* START Extracted records *
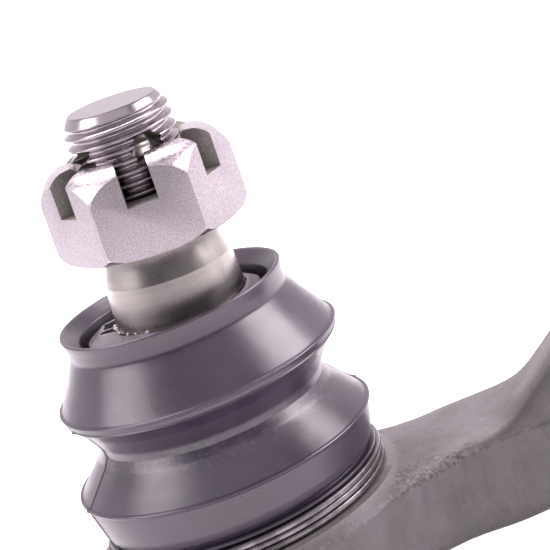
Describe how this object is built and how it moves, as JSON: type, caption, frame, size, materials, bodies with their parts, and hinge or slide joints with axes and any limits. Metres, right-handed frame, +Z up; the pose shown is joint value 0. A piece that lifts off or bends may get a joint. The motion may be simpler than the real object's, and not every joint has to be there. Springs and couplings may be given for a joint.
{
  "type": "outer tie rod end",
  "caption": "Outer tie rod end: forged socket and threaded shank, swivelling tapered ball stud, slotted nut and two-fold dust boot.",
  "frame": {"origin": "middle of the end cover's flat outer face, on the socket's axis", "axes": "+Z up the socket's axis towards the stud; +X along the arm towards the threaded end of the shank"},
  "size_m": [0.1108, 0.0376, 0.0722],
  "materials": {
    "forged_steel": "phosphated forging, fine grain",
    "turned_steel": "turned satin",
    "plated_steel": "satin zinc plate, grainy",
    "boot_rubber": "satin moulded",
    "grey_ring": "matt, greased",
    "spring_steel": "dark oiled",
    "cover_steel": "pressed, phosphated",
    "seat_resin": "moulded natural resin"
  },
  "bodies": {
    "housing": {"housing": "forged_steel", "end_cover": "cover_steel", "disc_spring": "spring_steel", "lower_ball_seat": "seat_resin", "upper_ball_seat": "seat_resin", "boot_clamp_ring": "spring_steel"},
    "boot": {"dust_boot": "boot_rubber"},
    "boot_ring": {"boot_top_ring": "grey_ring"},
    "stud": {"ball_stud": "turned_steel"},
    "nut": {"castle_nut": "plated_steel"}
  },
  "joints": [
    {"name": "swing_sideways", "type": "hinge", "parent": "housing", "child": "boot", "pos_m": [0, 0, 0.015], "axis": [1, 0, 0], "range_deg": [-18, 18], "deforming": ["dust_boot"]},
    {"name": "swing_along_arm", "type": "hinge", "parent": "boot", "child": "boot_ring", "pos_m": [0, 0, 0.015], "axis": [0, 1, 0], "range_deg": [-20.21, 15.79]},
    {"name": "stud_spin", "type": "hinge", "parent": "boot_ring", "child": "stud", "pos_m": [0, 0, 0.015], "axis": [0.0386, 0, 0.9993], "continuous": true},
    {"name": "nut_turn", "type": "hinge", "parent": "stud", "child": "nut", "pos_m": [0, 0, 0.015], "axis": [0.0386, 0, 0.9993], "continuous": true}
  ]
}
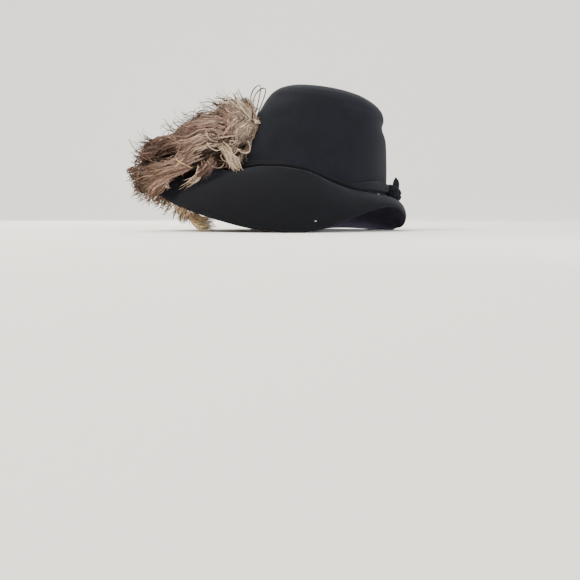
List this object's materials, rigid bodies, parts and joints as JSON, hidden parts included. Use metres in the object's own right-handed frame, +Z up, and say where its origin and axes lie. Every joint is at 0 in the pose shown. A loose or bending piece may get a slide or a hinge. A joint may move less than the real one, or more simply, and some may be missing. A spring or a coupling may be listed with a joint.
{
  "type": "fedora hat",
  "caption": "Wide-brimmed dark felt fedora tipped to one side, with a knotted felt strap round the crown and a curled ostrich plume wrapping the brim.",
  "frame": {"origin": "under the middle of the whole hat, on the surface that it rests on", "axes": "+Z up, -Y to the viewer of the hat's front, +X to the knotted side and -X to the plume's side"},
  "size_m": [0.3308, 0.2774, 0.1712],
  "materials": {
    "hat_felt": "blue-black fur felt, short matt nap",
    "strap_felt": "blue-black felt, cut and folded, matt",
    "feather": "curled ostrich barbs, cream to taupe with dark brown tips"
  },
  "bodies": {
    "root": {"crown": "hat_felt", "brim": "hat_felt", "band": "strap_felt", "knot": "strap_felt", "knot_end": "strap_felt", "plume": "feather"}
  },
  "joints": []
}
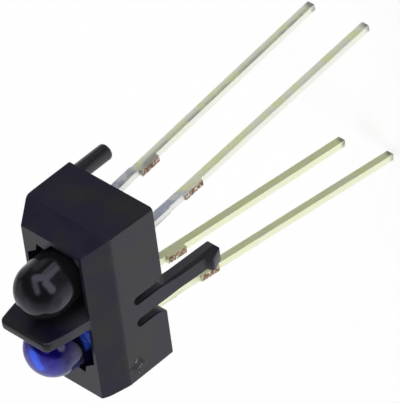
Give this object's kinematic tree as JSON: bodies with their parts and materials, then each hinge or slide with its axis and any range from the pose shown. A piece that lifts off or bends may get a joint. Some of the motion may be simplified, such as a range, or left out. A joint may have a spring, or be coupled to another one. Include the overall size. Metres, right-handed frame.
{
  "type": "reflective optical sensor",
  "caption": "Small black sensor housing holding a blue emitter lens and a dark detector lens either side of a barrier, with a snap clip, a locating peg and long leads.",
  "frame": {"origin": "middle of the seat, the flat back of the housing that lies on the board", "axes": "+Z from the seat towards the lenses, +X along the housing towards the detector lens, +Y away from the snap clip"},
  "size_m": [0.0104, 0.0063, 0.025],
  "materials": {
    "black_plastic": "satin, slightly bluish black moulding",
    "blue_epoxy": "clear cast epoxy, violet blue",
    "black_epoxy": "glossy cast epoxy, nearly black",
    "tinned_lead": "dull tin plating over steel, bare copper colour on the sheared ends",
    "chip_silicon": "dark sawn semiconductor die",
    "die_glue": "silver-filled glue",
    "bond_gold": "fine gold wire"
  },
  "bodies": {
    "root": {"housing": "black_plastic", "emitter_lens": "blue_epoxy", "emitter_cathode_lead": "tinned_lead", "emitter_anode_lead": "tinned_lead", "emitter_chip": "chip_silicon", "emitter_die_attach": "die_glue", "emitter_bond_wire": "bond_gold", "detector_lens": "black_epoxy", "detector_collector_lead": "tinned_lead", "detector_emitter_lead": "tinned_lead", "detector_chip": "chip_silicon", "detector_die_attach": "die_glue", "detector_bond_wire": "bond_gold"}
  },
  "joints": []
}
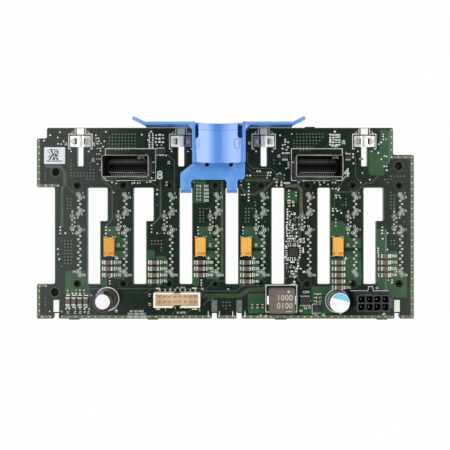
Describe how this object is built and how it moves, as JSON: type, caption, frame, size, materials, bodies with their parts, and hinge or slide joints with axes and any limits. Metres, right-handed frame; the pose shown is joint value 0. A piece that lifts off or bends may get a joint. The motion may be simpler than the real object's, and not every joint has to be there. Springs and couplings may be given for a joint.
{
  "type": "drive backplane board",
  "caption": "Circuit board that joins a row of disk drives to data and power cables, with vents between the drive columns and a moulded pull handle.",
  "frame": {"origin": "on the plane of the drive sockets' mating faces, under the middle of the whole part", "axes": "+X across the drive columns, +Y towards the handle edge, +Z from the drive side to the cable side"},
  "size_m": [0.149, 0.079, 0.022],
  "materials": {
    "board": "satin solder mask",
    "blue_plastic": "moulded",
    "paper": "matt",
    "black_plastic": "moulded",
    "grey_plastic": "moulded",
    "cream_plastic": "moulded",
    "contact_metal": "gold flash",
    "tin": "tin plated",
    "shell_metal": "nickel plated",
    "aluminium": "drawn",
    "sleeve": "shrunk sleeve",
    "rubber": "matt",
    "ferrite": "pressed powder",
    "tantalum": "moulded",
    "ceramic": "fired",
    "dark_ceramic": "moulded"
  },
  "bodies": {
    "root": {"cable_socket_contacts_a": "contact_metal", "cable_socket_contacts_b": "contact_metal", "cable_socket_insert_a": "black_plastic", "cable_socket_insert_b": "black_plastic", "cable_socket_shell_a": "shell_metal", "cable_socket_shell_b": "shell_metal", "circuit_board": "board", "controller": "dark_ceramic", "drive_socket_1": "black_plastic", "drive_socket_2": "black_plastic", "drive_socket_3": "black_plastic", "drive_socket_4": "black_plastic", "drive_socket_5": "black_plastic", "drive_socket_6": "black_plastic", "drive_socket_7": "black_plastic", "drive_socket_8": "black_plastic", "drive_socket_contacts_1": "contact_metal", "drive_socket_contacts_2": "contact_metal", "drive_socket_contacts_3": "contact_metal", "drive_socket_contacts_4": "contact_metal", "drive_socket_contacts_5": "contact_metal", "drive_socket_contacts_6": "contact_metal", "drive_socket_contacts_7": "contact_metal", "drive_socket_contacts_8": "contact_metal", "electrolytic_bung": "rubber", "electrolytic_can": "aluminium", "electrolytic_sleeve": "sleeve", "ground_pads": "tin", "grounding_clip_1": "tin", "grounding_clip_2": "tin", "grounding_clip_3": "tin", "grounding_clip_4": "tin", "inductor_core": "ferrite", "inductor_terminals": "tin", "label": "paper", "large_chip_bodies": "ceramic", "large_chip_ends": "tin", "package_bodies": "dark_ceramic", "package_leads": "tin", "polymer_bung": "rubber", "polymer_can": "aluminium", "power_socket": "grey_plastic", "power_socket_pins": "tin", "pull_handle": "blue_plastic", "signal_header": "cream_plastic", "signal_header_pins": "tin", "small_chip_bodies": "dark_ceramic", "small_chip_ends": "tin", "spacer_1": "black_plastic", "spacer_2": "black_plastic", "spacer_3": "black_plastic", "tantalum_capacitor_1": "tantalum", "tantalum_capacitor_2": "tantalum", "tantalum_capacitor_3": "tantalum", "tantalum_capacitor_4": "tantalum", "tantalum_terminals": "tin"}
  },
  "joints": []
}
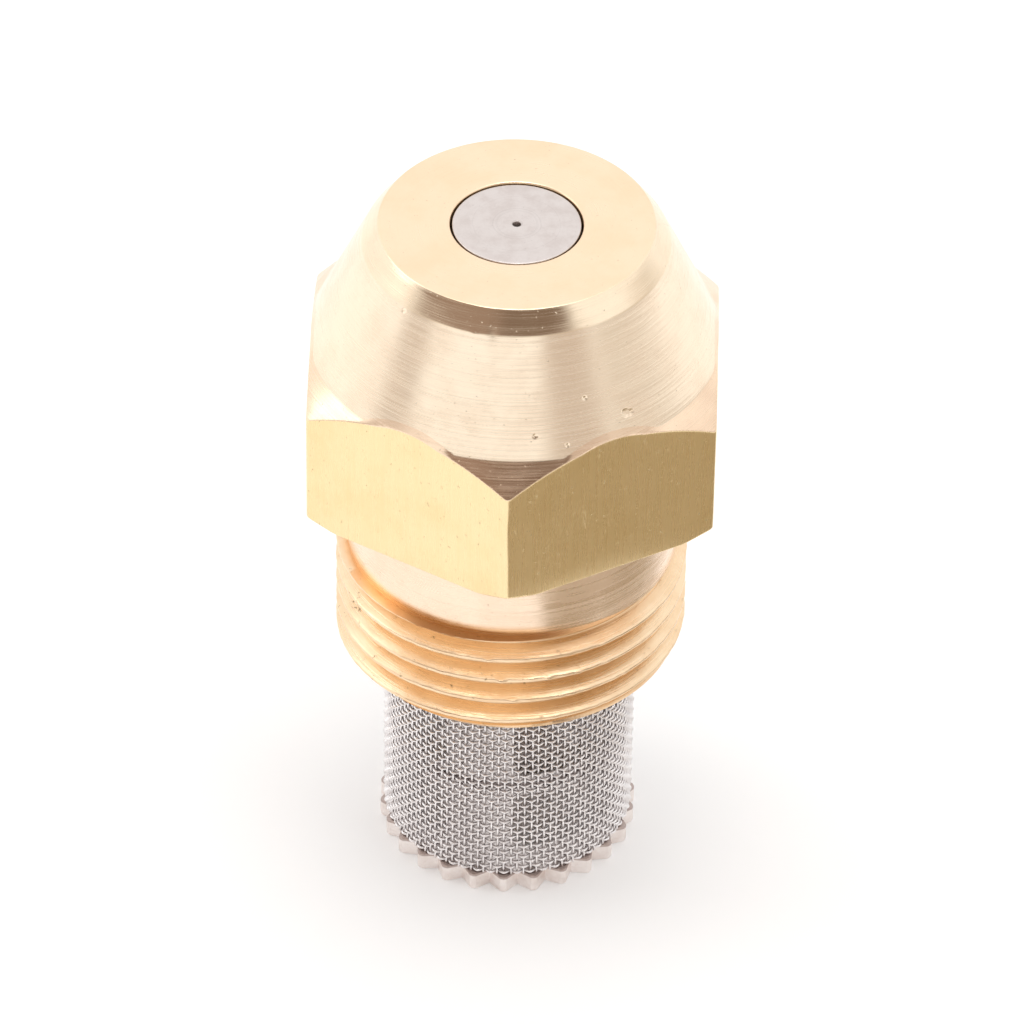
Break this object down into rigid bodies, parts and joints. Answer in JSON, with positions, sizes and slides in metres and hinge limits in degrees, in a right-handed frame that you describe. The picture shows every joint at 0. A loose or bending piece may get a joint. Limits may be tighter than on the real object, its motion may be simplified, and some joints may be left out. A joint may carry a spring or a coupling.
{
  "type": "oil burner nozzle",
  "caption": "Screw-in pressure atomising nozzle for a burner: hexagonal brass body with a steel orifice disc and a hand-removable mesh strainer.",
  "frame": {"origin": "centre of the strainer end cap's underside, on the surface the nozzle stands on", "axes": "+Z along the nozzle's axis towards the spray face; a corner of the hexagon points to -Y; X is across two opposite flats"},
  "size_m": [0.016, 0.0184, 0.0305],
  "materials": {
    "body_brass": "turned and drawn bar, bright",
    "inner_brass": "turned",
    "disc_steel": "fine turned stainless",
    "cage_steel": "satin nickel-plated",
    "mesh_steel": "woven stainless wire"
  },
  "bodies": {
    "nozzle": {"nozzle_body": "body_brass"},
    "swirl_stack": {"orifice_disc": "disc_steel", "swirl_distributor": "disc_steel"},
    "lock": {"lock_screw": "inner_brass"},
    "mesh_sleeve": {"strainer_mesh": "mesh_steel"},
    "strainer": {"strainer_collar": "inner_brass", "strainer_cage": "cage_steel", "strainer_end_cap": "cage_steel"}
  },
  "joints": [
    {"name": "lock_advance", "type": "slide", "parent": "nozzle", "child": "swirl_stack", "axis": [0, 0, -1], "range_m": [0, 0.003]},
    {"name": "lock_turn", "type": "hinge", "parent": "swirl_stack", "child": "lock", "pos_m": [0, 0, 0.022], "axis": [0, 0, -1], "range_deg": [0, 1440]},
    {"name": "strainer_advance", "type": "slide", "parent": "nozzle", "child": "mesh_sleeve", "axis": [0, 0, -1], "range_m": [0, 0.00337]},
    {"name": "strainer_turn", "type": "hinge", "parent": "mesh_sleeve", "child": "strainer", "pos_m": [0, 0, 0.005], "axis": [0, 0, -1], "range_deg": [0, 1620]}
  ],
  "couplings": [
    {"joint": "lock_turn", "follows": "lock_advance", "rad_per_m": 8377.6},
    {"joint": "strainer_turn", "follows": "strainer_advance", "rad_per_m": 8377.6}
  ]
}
* END Extracted records *
_Aim:_
Copy every line that includes the string "loose" from the material above.

_Solution for this exercise:_
List this object's materials, rigid bodies, parts and joints as JSON, hidden parts included. Use metres in the object's own right-handed frame, +Z up, and say where its origin and axes lie. Every joint is at 0 in the pose shown. A loose or bending piece may get a slide or a hinge. A joint may move less than the real one, or more simply, and some may be missing. A spring or a coupling may be listed with a joint.
Break this object down into rigid bodies, parts and joints. Answer in JSON, with positions, sizes and slides in metres and hinge limits in degrees, in a right-handed frame that you describe. The picture shows every joint at 0. A loose or bending piece may get a joint. Limits may be tighter than on the real object, its motion may be simplified, and some joints may be left out. A joint may carry a spring or a coupling.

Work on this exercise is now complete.